1/24/11

The GOP's Job-Killing Agenda and the Poll Tax

"I'd like to vote, but I can't afford to."

Any society in which that statement can be made has no business calling itself a democracy. Yet, if Republicans in Wisconsin have their way, it'll not only be possible to make that statement, but -- in some places -- common.


[Milwaukee Journal Sentinel:]

Republicans plan a two-pronged approach to require voters to show photo identification at the polls, with the quick passage of a bill followed by an attempt to amend the Wisconsin Constitution that would make it difficult to undo the ID requirement.

"Photo ID is really going to be the foundation of ensuring fair and accurate elections," said Rep. Jeff Stone (R-Greendale).

Stone and Sen. Joe Leibham (R-Sheboygan) introduced their bill Wednesday. They said they will also take steps to amend the state constitution, a years-long process that would require the measure to be approved in this legislative session, again in the session that starts in January 2013, and then by voters in a statewide referendum.



If the amendment fails, the bill is still law. The amendment is only to make this law harder to undo.

Wisconsin Republicans took over the Governor's mansion and both houses of the legislature in the last elections. And they did so on a platform of "jobs, jobs, jobs."

But since taking office, Governor Scott Walker has managed only to kill job creation in the state, by chasing away federal money for a high speed train, making wind energy all but illegal, and halting construction of a biomass energy plant. Having promised Wisconsinites a quarter of a million new jobs, Walker is already in the hole by tens of thousands.

But Walker never promised good jobs -- and he didn't promise a net gain in employment -- and there's more than one way to lure business to a state. The pretense that businesses look at low taxes and nothing else when it comes to choosing locations has always been a Republican mainstay, but I doubt most of them actually believe it. Too many of them come directly from big business themselves to guy that load.

But one thing that definitely does attract business is cheap labor. If you doubt that, then ask yourself why companies outsource to the third world, where workers are paid a few dollars per day. How do you get cheap labor? Supply and demand. If the supply of laborers is greater than the demand for labor, then labor is cheap. And this formulation gets truer as the imbalance becomes greater. More unemployed, cheaper wages. If you want to keep wages low, low, low, you create a surplus of job seekers.

Am I saying that Walker and his GOP crew are deliberately trying to create unemployment to lure businesses? There's no solid evidence of that, but it sure looks that way. And by adding in what amounts to a poll tax, in the form of the nation's strictest voter ID scheme, they'll manage to keep a lot of the people most affected by their economic policies from voting.
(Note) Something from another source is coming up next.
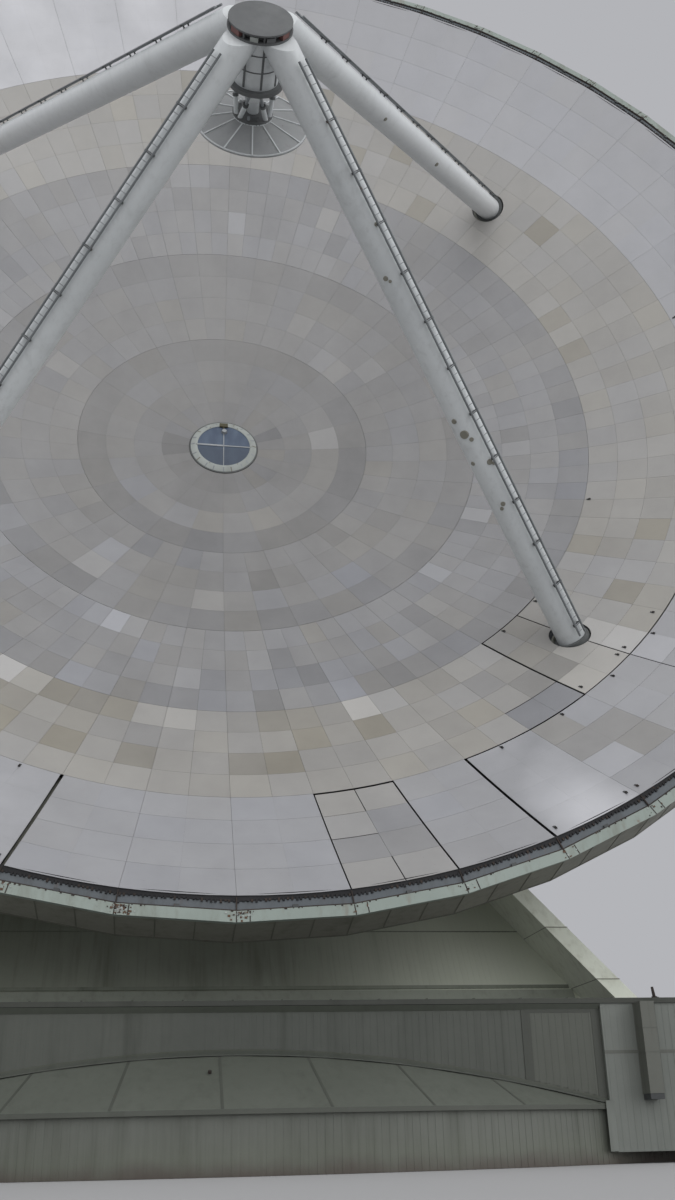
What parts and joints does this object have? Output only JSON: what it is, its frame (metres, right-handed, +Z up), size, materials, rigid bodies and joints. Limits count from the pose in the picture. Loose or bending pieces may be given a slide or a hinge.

The not-by-any-means-liberal LaCrosse Tribune calls the voter ID bill a solution to a "non-existent problem." Others point to those affected.


[O. Ricardo Pintenel, Journal Sentinel:]

...Milwaukee County residents of color are the target - intended or not. A 2005 study [pdf] by John Pawasarat at the Employment and Training Institute at the University of Wisconsin-Milwaukee bears this out.
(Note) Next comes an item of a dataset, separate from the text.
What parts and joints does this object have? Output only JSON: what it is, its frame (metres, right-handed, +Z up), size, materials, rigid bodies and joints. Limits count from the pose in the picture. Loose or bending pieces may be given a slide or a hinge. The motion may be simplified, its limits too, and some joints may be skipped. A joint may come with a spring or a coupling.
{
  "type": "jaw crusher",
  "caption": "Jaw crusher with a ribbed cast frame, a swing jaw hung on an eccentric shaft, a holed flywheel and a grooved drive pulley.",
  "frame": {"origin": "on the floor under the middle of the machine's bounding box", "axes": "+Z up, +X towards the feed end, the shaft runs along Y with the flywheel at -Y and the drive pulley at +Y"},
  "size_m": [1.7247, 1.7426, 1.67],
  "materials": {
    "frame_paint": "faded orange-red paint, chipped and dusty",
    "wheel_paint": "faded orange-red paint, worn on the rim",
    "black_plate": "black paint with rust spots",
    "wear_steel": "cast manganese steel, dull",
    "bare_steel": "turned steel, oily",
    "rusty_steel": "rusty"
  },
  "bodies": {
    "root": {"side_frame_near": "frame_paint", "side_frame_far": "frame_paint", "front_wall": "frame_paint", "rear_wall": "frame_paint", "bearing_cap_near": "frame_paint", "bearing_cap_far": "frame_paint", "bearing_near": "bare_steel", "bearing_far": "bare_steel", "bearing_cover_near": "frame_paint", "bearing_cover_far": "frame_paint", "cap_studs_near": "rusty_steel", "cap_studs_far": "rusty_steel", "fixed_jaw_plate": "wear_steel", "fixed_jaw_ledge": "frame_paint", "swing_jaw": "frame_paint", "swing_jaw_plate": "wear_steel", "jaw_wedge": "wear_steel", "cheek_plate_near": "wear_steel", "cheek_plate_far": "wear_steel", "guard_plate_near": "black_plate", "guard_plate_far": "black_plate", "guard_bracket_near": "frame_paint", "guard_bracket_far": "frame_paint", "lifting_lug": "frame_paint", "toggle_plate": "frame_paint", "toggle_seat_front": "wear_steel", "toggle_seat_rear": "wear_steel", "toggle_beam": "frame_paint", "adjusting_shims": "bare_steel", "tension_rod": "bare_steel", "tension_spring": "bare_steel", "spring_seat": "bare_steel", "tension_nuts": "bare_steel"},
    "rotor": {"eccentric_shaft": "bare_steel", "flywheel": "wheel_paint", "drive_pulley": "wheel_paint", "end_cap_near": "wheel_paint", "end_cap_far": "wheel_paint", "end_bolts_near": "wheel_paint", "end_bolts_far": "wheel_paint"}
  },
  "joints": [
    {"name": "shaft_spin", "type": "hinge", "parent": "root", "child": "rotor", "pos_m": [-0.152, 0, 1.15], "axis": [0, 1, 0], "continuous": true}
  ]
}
Less than half (47%) of Milwaukee County African-American adults and 43% of Hispanic adults have a valid driver's license compared to 85% of white adults in the balance" of the state, Pawasarat wrote. "The situation for young adults, ages 18-24 is even worse - with only 26% of African-Americans and 34% of Hispanics . . . ."

The genders break out this way statewide: The percentage of African-American and Hispanic men with driver's licenses are 45% and 54%, respectively. For African-American and Hispanic women, it's 51% and 41%. And Pawasarat told me that these percentages likely have worsened since 2005.



Basically, what we're looking at is making it harder for the poor to vote, while "solving" a problem that doesn't actually exist. No one can find any instance of illegal voting affecting election results. As it is with most states, the number of illegal voters in any election year counts in the low tens -- fifteen, twenty maybe. Not the thousands and thousands it would take to throw an election and justify such a draconian law.

So the GOP screws the poor, making them desperate for work and driving wages down, while keeping those same poor from the polls, where they'd no doubt vote in their own best interests -- interests that are most definitely not shared by the Republican Party and their job-killing agenda.